3D code data
# # # # # # #

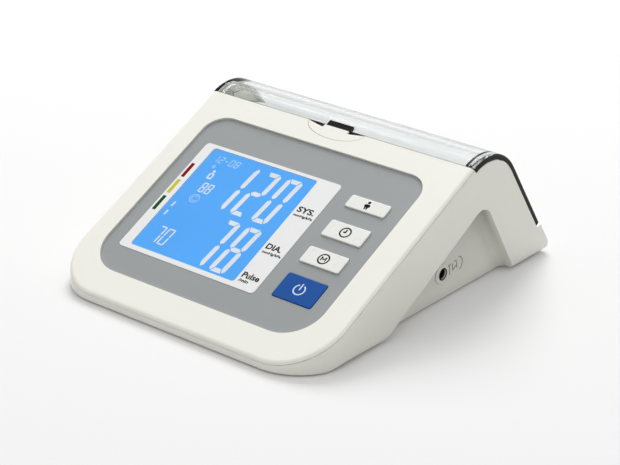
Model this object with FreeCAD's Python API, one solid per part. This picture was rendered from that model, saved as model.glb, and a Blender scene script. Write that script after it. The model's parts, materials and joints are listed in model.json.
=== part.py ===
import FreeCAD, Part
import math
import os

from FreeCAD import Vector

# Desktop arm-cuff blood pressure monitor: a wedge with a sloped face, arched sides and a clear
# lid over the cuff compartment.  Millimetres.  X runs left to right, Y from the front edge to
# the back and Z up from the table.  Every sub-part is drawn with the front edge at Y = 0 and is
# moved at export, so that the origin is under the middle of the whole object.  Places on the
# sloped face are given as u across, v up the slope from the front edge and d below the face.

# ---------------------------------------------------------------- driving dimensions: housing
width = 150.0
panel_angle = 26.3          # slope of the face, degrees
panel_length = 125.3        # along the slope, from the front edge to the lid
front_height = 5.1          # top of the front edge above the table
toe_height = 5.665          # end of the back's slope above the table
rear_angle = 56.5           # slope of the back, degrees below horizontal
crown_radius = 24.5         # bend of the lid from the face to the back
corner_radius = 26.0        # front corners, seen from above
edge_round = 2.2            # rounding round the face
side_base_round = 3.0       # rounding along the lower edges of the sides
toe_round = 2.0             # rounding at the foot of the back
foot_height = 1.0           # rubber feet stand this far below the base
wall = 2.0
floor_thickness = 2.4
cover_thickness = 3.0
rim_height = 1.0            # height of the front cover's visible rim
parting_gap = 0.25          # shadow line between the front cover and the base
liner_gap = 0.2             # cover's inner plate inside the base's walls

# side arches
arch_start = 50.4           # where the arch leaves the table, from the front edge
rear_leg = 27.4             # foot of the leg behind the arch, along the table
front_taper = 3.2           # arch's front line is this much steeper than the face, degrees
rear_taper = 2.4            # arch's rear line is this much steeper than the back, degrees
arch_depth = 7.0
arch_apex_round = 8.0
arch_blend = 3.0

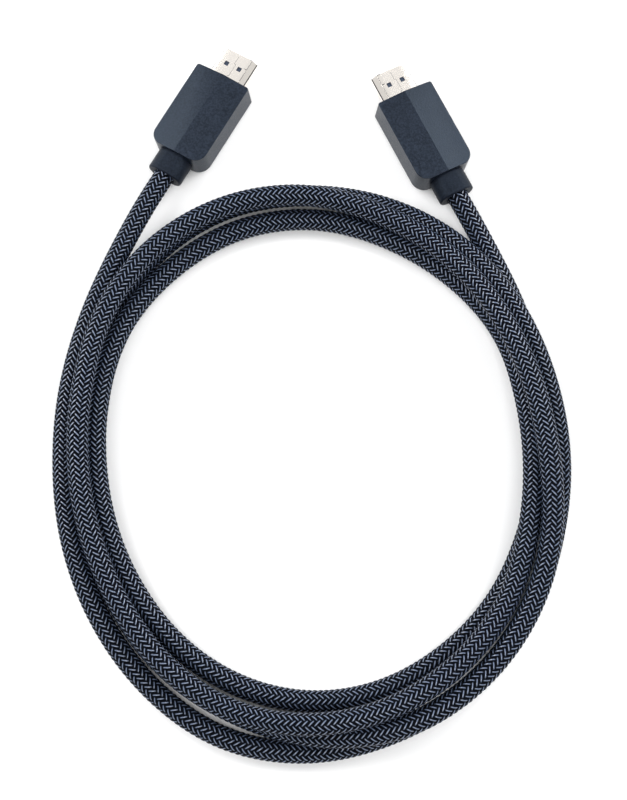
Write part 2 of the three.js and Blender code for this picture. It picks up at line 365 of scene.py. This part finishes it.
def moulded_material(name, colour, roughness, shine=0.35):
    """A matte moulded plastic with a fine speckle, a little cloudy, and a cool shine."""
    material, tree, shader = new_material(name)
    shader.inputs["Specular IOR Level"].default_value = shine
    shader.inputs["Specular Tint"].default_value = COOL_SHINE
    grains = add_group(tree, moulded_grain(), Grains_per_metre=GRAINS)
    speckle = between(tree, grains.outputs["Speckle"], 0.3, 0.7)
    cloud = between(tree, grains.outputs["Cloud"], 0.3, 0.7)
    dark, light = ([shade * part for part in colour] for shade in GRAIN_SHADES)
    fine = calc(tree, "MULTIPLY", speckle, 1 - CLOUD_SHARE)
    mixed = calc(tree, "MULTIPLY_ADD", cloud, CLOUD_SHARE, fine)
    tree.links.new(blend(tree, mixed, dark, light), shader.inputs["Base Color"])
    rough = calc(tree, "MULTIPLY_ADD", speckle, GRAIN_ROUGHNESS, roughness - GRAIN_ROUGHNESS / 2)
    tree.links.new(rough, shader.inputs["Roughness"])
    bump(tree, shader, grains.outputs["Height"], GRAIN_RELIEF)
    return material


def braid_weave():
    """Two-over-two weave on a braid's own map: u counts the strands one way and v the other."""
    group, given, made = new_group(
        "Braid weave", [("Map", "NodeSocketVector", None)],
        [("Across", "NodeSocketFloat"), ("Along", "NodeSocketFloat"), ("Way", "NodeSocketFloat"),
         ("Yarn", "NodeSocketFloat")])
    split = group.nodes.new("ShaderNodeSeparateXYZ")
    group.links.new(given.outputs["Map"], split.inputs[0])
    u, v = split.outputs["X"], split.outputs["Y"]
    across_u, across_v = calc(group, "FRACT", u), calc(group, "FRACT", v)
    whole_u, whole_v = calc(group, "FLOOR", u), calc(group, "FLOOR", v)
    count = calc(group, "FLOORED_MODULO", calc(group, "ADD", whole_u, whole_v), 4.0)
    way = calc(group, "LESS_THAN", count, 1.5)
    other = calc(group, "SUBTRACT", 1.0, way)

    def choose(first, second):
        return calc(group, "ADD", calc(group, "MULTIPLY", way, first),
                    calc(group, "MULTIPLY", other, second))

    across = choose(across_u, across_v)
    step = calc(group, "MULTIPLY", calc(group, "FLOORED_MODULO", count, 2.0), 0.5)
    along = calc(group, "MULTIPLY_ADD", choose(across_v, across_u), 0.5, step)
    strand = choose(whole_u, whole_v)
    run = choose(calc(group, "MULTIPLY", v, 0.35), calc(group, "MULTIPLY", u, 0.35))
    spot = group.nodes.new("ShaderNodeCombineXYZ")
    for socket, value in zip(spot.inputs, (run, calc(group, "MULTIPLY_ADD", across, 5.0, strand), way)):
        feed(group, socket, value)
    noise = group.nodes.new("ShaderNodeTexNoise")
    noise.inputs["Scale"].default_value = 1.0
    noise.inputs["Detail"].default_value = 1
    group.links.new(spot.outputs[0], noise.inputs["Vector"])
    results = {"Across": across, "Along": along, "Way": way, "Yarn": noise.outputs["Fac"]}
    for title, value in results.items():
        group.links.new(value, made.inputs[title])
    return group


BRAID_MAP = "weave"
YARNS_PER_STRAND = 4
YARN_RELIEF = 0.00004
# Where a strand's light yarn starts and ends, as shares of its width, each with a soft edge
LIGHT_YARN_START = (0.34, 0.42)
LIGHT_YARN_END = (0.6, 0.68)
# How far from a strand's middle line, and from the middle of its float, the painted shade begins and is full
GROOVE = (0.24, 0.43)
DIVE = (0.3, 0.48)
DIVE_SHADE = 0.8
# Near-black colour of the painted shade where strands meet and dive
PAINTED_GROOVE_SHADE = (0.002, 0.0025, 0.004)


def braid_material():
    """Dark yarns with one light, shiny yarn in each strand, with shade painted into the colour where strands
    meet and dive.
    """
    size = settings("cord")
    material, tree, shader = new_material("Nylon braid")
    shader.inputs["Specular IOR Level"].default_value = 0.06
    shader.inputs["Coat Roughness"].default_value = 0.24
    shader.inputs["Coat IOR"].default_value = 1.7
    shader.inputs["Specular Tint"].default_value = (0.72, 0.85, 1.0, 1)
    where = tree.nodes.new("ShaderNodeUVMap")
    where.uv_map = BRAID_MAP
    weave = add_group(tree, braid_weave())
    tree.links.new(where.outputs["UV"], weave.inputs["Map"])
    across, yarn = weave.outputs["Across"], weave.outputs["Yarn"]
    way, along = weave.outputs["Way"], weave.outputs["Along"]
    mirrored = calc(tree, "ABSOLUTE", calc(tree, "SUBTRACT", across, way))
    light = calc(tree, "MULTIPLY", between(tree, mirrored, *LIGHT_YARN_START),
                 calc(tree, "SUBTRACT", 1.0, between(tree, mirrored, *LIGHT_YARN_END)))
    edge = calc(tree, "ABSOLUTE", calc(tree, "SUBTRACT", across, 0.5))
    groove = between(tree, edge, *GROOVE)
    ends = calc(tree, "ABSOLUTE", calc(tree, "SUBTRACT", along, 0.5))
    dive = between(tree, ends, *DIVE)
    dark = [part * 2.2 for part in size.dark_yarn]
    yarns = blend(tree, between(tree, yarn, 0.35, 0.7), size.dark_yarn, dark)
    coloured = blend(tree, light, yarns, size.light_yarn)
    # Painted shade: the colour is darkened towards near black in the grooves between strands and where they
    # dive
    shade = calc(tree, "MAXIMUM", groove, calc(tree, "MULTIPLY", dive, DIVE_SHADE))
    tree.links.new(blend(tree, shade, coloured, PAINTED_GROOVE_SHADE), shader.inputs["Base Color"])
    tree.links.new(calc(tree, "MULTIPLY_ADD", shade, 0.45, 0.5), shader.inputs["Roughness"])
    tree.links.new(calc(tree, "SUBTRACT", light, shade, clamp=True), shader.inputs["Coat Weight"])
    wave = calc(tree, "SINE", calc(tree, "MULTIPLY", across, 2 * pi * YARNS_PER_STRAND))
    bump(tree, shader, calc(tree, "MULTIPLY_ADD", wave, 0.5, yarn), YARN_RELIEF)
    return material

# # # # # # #

▸ Directive: From the listing above, copy every line that includes the word "FreeCAD".

▸ Task solution:
Model this object with FreeCAD's Python API, one solid per part. This picture was rendered from that model, saved as model.glb, and a Blender scene script. Write that script after it. The model's parts, materials and joints are listed in model.json.
import FreeCAD, Part
from FreeCAD import Vector